XRP Ledger Activates Permissioned Domains for Institutional Use
The XLS-80 Permissioned Domains amendment activated on the XRPL, after 91% validator support, enabling institutional KYC.

Quick Take
Summary is AI generated, newsroom reviewed.
XLS-80 amendment activated at 10:00 UTC with 91.18% validator consensus.
Permissioned Domains allow institutions to create credential-gated trading environments.
The feature integrates with XLS-70d to ensure on-chain regulatory compliance.
This upgrade sets the foundation for the upcoming Permissioned DEX launch.
The XRP Ledger switched on a new feature called Permissioned Domains on February 4. The network approved the change after more than 80% of validators voted yes. The upgrade went live shortly after 10:00 UTC. It adds a way to create controlled areas on the public ledger. These areas only allow accounts with proper identity checks to take part. Supporters say this helps banks and large firms use the ledger while meeting rules.
What Permissioned Domains Do
Permissioned Domains create special zones on the XRP Ledger. Inside these zones, only approved users can trade or move assets. Access depends on KYC or AML credentials. A domain owner can set up to 10 approved issuer pairs. This helps limit who can send or receive certain tokens.
Permissioned Domain just got activated on the XRP Ledger!
— Vet (@Vet_X0) February 4, 2026
Credentials ✅
Permissioned Domain ✅
Permissioned DEX ☑️ – a few more YES votes needed.

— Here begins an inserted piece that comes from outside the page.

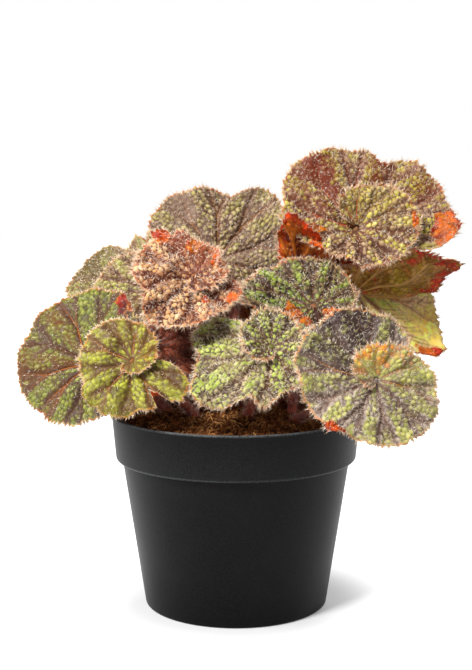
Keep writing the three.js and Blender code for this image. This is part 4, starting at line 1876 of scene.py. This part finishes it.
SHADE = tinted(
    OLIVE, hairs=0.5,
    bump=(140, 74, 44), bump_other=(120, 56, 34), dull=(134, 62, 42), pale=(160, 92, 60),
    net=(86, 32, 20), net_other=(106, 44, 28), crease=(50, 18, 10), hair=(190, 124, 98),
    hair_other=(130, 64, 44),
)

# Where a fan goes on past a whole turn, so do the directions in its plan.
LEAVES = (
    LeafPlan(
        "leaf_far_left", joint=(-68, -19, 120), face=(-28, 27), start=108, turn=348, hand=1,
        rays=(33, 36, 38, 42, 41, 33, 30, 27, 23),
        cleft=145, lift=2.5, cup=(-4, -4), wave=1.8, waves=3, phase=60, root=(-26, -3), bow=22,
        look=FAR_LEFT,
        strong=(288, 324, 216), crumple=1.4, pucker=0.9, jagged=1.3,
        stains=(Stain(278, 14, 1.2), Stain(232, 10, 0.9), Stain(325, 8, 0.7)),
        rolls=(Stain(157, 10, 1.3, 36, 9),),
    ),
    LeafPlan(
        "leaf_front_left", joint=(-46, -43, 124), face=(-12, 26), start=-60, turn=516, hand=1,
        rays=(6, 6, 7, 9, 12, 15, 18, 23, 25, 24, 27, 24, 30, 22),
        cleft=402, lift=7, cup=(-3, -3), wave=1.6, waves=3, phase=20, root=(-15, -15), bow=18,
        look=FRONT_LEFT,
        strong=(36, 108, 180, 252, 324, 396), crumple=1.4, pucker=0.9, jagged=1.3,
        curls=(Curl(312, 15, 1.0, 160, 3), Curl(400, 9, 0.8, 160, 0)),
        glows=(Stain(60, 100, 0.3),),
    ),
    LeafPlan(
        "leaf_back_left", joint=(-43, 12, 150), face=(-22, 34), start=96, turn=552, hand=1,
        rays=(8, 12, 16, 22, 25, 26, 22, 17, 25, 21, 16, 20, 34, 45, 47),
        cleft=575, lift=7, cup=(-4, -4), wave=2, waves=4, phase=0, root=(-21, 14), bow=20, look=BACK_LEFT,
        strong=(540,), crumple=1.8, jagged=1.5,
        stains=(Stain(606, 22, 1.6, 38, 14), Stain(520, 30, 0.6)),
    ),
    LeafPlan(
        "leaf_young_pink", joint=(-19, -22, 160), face=(-6, 36), start=-24, turn=468, hand=1,
        rays=(8, 11, 14, 16, 15, 15, 22, 28, 27, 31, 29, 24, 27),
        cleft=300, lift=8, cup=(5, 3), wave=3, waves=4, phase=30, root=(-20, -5), bow=16, look=PINK,
        strong=(252,), crumple=3.2, pucker=1.4, jagged=1.7,
        curls=(Curl(221, 12, 1.0, 30, 5), Curl(105, 22, 0.7, 70, 2), Curl(30, 14, 0.9, 80, 1)),
        stains=(Stain(150, 60, 1.3, 9, 12), Stain(203, 16, 1.2, 20, 9), Stain(430, 30, 0.8)),
        glows=(Stain(110, 30, 0.6, 14, 5), Stain(160, 20, 0.5, 16, 4)),
        rolls=(Stain(219, 10, 1.2, 26, 5), Stain(183, 14, 1.2, 13, 3.5), Stain(112, 16, 1.2, 13, 4),
               Stain(417, 9, 1.1, 22, 3), Stain(386, 8, 0.9, 16, 2)),
    ),
    LeafPlan(
        "leaf_back_fan", joint=(-9, 34, 165), face=(4, 14), start=12, turn=336, hand=1,
        rays=(25, 29, 31, 44, 36, 40, 37, 30, 25),
        cleft=168, lift=2, cup=(-3, 3), wave=2, waves=4, phase=80, root=(-13, 18), bow=18, look=FAN,
        strong=(180, 144, 216), crumple=1.6, pucker=1.2, jagged=1.2,
        stains=(Stain(212, 16, 1.1), Stain(96, 18, 0.8), Stain(150, 12, 0.5)),
    ),
    LeafPlan(
        "leaf_top_right", joint=(57, 2, 180), face=(4, 34), start=252, turn=552, hand=-1,
        rays=(8, 14, 19, 26, 30, 27, 24, 20, 21, 34, 42, 41, 48, 47, 38),
        cleft=-203, lift=11, cup=(6, 2), wave=2.2, waves=3, phase=200, root=(21, 21), bow=24, look=TOP,
        strong=(-144, -180, -108), crumple=1.8, jagged=1.4,
        curls=(Curl(-277, 13, 1.0, 40, 5), Curl(-76, 28, 1.0, 12, 4.5), Curl(-118, 34, 1.0, 0, 2.2)),
        stains=(Stain(-151, 12, 1.6), Stain(-203, 7, 1.5), Stain(-238, 9, 0.8), Stain(-125, 12, 0.6),
                Stain(-185, 70, 0.2)),
        glows=(Stain(180, 70, 0.45, 14, 12),),
        rolls=(Stain(-273, 13, 1.4, 46, 10), Stain(-84, 6, 1.5, 21, 5), Stain(-62, 8, 1.4, 23, 3.5),
               Stain(90, 14, 1.0, 27, 2)),
    ),
    LeafPlan(
        "leaf_red_left", joint=(29, 1, 165), face=(168, 46), start=96, turn=192, hand=1,
        rays=(8, 9, 12, 20, 32, 20, 17, 19, 29, 25),
        cleft=0, lift=1, cup=(2, 2), wave=1.5, waves=5, phase=10, root=(27, -6), bow=8, look=FLAME,
        strong=(180, 216), crumple=2.6, jagged=2.2,
        curls=(Curl(209, 22, 1.0, 0, 4),),
    ),
    LeafPlan(
        "leaf_red_right", joint=(57, 3, 151), face=(178, 45), start=84, turn=204, hand=1,
        rays=(16, 18, 20, 18, 16, 15, 16, 16, 18, 20, 23, 30, 38, 43, 53, 42, 42, 30),
        cleft=0, lift=1, cup=(3, 3), wave=2, waves=5, phase=10, root=(25, 4), bow=10, look=RED,
        strong=(252, 216), crumple=2.6, jagged=2.4,
    ),
    LeafPlan(
        "leaf_right_olive", joint=(59, 12, 151), face=(20, 30), start=-24, turn=324, hand=1,
        rays=(19, 21, 26, 38, 49, 46, 42, 34, 22, 14, 9, 9, 9, 9, 10, 11, 13, 15, 18),
        cleft=400, lift=2, cup=(-4, -5), wave=2.2, waves=3, phase=0, root=(29, 9), bow=14, look=OLIVE_RIGHT,
        strong=(36, 72), crumple=1.6, pucker=0.9, jagged=1.6,
        curls=(Curl(46, 10, 1.0, 0, 3),),
        stains=(Stain(70, 10, 0.6, 47, 8),),
        glows=(Stain(58, 16, 0.9, 40, 9),),
        rolls=(Stain(40, 8, 1.2, 49, 9),),
    ),
    LeafPlan(
        "leaf_middle_green", joint=(36, -22, 147), face=(2, 50), start=24, turn=336, hand=1,
        rays=(20, 16, 21, 24, 27, 31, 34, 30, 24),
        cleft=282, lift=2, cup=(4, 3), wave=2.4, waves=4, phase=120, root=(8, -6), bow=14, look=DARK_GREEN,
        crumple=1.9, jagged=1.4,
        curls=(Curl(348, 14, 0.9, 60, 2), Curl(38, 16, 0.85, 60, 2)),
        rolls=(Stain(310, 42, 1.5, 12, 4.5), Stain(48, 24, 1.4, 10, 4.5)),
    ),
    LeafPlan(
        "leaf_front_middle", joint=(16, -44, 130), face=(-10, 34), start=36, turn=528, hand=-1,
        rays=(7, 8, 10, 12, 16, 18, 16, 15, 19, 24, 29, 41, 37, 29),
        cleft=-378, lift=8, cup=(-3, -3), wave=2, waves=4, phase=300, root=(3, -17), bow=16, look=LIME,
        crumple=1.8, jagged=1.3,
        curls=(Curl(-472, 18, 1.0, 0, 3.5), Curl(-436, 20, 1.0, 0, -4)),
        stains=(Stain(-130, 90, 0.5, 14, 12), Stain(-474, 18, 0.4)),
    ),
    LeafPlan(
        "leaf_front_right", joint=(61, -54, 117), face=(14, 28), start=-24, turn=576, hand=-1,
        rays=(5, 8, 12, 14, 15, 20, 26, 31, 31, 30, 34, 37, 36, 32, 27),
        cleft=-396, lift=8, cup=(-3, -3), wave=1.8, waves=4, phase=100, root=(21, -17), bow=16, look=GREY,
        strong=(-108, -252, -288), crumple=1.9, pucker=1.2, jagged=1.3,
        curls=(Curl(-400, 20, 1.0, 30, 5),),
        stains=(Stain(-515, 56, 1.4), Stain(-330, 30, 0.6, 10, 12)),
        glows=(Stain(-170, 75, 1.5, 10, 12), Stain(-262, 26, 0.6, 22, 10)),
        rolls=(Stain(-404, 13, 1.4, 34, 5),),
    ),
    LeafPlan(
        "leaf_left_shade", joint=(-38, -13, 128), face=(-8, 46), start=168, turn=348, hand=-1,
        rays=(14, 15, 23, 17, 21, 21, 20, 17, 14),
        cleft=0, lift=2, cup=(-4, -4), wave=1.8, waves=3, phase=40, root=(-21, 4), bow=12, look=SHADE,
        curls=(Curl(84, 72, 1.0, 0, 8),),
    ),
    LeafPlan(
        "leaf_rear_left", joint=(-51, 54, 128), face=(-132, 38), start=192, turn=348, hand=1,
        rays=(26, 29, 32, 35, 37, 35, 32, 29, 26),
        cleft=420, lift=2, cup=(-6, -5), wave=2.4, waves=4, phase=0, root=(-16, 26), bow=16, look=BACK_LEFT,
    ),
    LeafPlan(
        "leaf_rear_middle", joint=(0, 62, 146), face=(176, 36), start=-36, turn=480, hand=1,
        rays=(9, 13, 17, 21, 24, 26, 28, 30, 33, 34, 33, 30, 27),
        cleft=360, lift=7, cup=(-4, -3), wave=2.4, waves=4, phase=50, root=(-3, 28), bow=16, look=LIME,
    ),
    LeafPlan(
        "leaf_rear_right", joint=(42, 54, 156), face=(140, 36), start=168, turn=348, hand=-1,
        rays=(26, 29, 33, 36, 37, 35, 33, 30, 26),
        cleft=-40, lift=2, cup=(-6, -5), wave=2.4, waves=4, phase=90, root=(10, 32), bow=16, look=GREY,
    ),
    LeafPlan(
        "leaf_side_left", joint=(-66, 24, 112), face=(-96, 34), start=192, turn=348, hand=1,
        rays=(21, 24, 27, 29, 30, 29, 27, 24, 21),
        cleft=320, lift=2, cup=(-5, -5), wave=2, waves=4, phase=20, root=(-29, 16), bow=14, look=FAR_LEFT,
    ),
    LeafPlan(
        "leaf_side_right", joint=(74, 18, 112), face=(92, 34), start=-48, turn=480, hand=-1,
        rays=(8, 11, 14, 17, 20, 22, 24, 26, 28, 30, 30, 27, 24),
        cleft=-340, lift=6, cup=(-4, -3), wave=2, waves=4, phase=70, root=(31, 20), bow=14, look=OLIVE,
    ),
    LeafPlan(
        "leaf_low_rear", joint=(2, 75, 108), face=(172, 30), start=168, turn=348, hand=-1,
        rays=(20, 23, 26, 28, 29, 28, 26, 23, 20),
        cleft=-10, lift=2, cup=(-5, -5), wave=2, waves=4, phase=10, root=(4, 38), bow=14, look=SHADE,
    ),
)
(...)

2 out of 3 compliance building blocks are now active, for compliant DEX use by e.g Ripple Payments. pic.twitter.com/vt4jnd2ovV
The system works with the earlier Credentials feature. That feature checks and stores identity proof. Without it, Permissioned Domains can not work. Anyone can create a domain and they can also delete it later. With time, more rule types may be added. These could match local laws in different regions. In simple terms, the ledger stays public. But parts of it can now follow stricter rules. That gives more control without moving to private chains.
How the Amendment Passed
The amendment is known as XLS-80. Developers added it to the network code earlier this year. To go live, it needed at least 80% support for two weeks. Validators reached that level in late January. They kept voting yes until the countdown ended.
The final support crossed 90%. This shows strong agreement across the network. It also builds on the earlier Credentials upgrade. Together, they form two key blocks for compliant trading. Another change called Permissioned DEX is close to approval too. It sits just under the needed level. Once it passes, all three parts will be active.
Why It Matters for Institutions
Ripple works with over 300 partners. Many of them worry about rules and risk. With Permissioned Domains, they can use the built-in DEX in a safer way. David Schwartz said this helps remove barriers for big players. Banks can trade on the ledger but limit who joins their pools. They don’t need a private network. They still get speed and low fees. This also helps real world assets. Tokenized bonds or funds need strict access control. Permissioned Domains give that control while staying on a public chain.
What Comes Next
The Permissioned DEX upgrade may activate soon. When it does, regulated trading becomes easier. Institutions could swap assets on-chain while following local laws. This doesn’t mean an instant price jump. It’s more like laying roads before cars arrive. With time, more firms may test the system. Currently, the XRP Ledger is adding tools for rule based use. It wants to serve open users and regulated finance. This update is one more step in that direction.